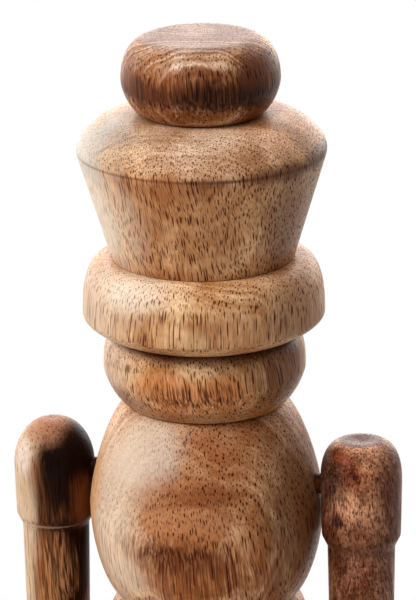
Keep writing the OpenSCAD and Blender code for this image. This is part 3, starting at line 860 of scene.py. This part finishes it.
def bareBeech(name):                                              # for the dowels
    paint, look = Paint(name), dowelLook
    place = paint.place()
    streak, fleck = paint.noise(place, look["streak"], 3), paint.noise(place, look["fleck"])
    colour = paint.mix(streak, look["dark"], look["pale"])
    rough = look["roughness"] + look["fleckRoughness"] * fleck
    return paint.finish({"Base Color": colour, "Roughness": rough}, fleck * look["depth"], look["relief"])


def brushedSteel(name):
    paint, look = Paint(name), steelLook
    brush = paint.noise(paint.place(), look["brush"], 3)
    colour = paint.mix(brush, look["dark"], look["pale"])
    rough = look["roughness"] + look["brushRoughness"] * brush
    return paint.finish({"Base Color": colour, "Roughness": rough, "Metallic": 1}, brush * look["depth"],
                        look["relief"])


def feltCloth(name):
    paint, look = Paint(name), feltLook
    place = paint.place()
    tuft, patch = paint.noise(place, look["tuft"], 4, 0.7), paint.noise(place, look["patch"])
    colour = paint.mix(tuft, look["dark"], look["pale"])
    colour = paint.mix(patch * look["wear"], colour, look["worn"])
    rough = look["roughness"] + look["tuftRoughness"] * tuft
    return paint.finish({"Base Color": colour, "Roughness": rough}, tuft * look["depth"], look["relief"])


def finishCarriedNodes():
    print("carried nodes")
    looks = {"dowel_wood": bareBeech("dowelWood"), "steel": brushedSteel("screwSteel"),
             "felt": feltCloth("feltCloth"),
             "dark_wood": wood("pinWoodAndGapShade", measure("left_shoulder_pin").middle, **darkPinAndGapShade)}
    carried = [row for row in frame["record"]["subparts"] if "dowel" in row["node"] or "pin" in row["node"]
               or row["material_slot"] in ("steel", "felt")]
    for row in carried:
        node = frame["nodes"][row["node"]]
        node.data.materials.clear()
        node.data.materials.append(looks[row["material_slot"]])


# floor, lamps and the white behind the figure
studio = {
    "floorColour": (0.65, 0.65, 0.65), "floorSize": 12,
    "nearFloor": 0.35,                    # how white the floor is by the figure
    "whiteFrom": 0.12, "whiteTo": 0.26,   # from its axis, where it begins to whiten and where it is white
    "white": (1, 1, 1), "ambient": 0.14, "aimHeight": 0.17,
    "lamps": [                            # name, bearing from the front, height angle, distance, size, watts
        ("window", -48, 38, 1.1, 0.4, 8),
        ("leftWall", -122, 5, 1.1, 1.5, 14.7),
        ("backWall", 172, 30, 1.2, 1.6, 27),
        ("ceiling", -5, 62, 1.1, 0.8, 6),
    ],
}


def makeFloor():
    bpy.ops.mesh.primitive_plane_add(size=studio["floorSize"], location=(0, 0, 0))
    floor = bpy.context.object
    floor.name = "floor"
    paint = Paint("floorPaint")
    x, y = paint.split(paint.place())[:2]
    away = (x * x + y * y) ** 0.5
    outer = paint.between(away, studio["whiteFrom"], studio["whiteTo"], studio["nearFloor"], 1)
    matt = paint.node("ShaderNodeBsdfDiffuse", {}, {"Color": studio["floorColour"]})
    white = paint.node("ShaderNodeEmission", {}, {"Color": studio["white"], "Strength": 1})
    mixed = paint.node("ShaderNodeMixShader", {}, {0: paint.looking() * outer, 1: matt, 2: white})
    paint.node("ShaderNodeOutputMaterial", {}, {"Surface": mixed})
    floor.data.materials.append(paint.owner)


def makeSky():
    sky = Paint("studioWorld", "worlds")
    dim, bright = (sky.node("ShaderNodeBackground", {}, {"Color": studio["white"], "Strength": strength})
                   for strength in (studio["ambient"], 1))
    mixed = sky.node("ShaderNodeMixShader", {}, {0: sky.looking(), 1: dim, 2: bright})
    sky.node("ShaderNodeOutputWorld", {}, {"Surface": mixed})
    bpy.context.scene.world = sky.owner


def hangLamps():
    aim = Vector((0, 0, studio["aimHeight"]))
    for name, azimuth, height, distance, size, watts in studio["lamps"]:
        away = bearing(azimuth, height)
        lamp = bpy.data.objects.new(name, bpy.data.lights.new(name, "AREA"))
        lamp.data.shape, lamp.data.size, lamp.data.energy = "SQUARE", size, watts
        lamp.location = aim + away * distance
        lamp.rotation_mode = "QUATERNION"
        lamp.rotation_quaternion = (-away).to_track_quat("-Z", "Y")
        bpy.context.scene.collection.objects.link(lamp)


def makeStudio():
    print("studio")
    bpy.context.scene.view_settings.view_transform = "Standard"
    makeFloor()
    makeSky()
    hangLamps()


placeCamera()
makeStudio()
makePompom()
makeCrown()
makeBrim()
makeHead()
makeTorso()
makeHips()
makeLegs()
makeArms()
makeBoots()
makeStand()
finishCarriedNodes()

AIM OF THE EXERCISE | Using the listing above, return all lines where the word "scene" occurs.

EXERCISE ANSWER |
Keep writing the OpenSCAD and Blender code for this image. This is part 3, starting at line 860 of scene.py. This part finishes it.
    bpy.context.scene.world = sky.owner
        bpy.context.scene.collection.objects.link(lamp)
    bpy.context.scene.view_settings.view_transform = "Standard"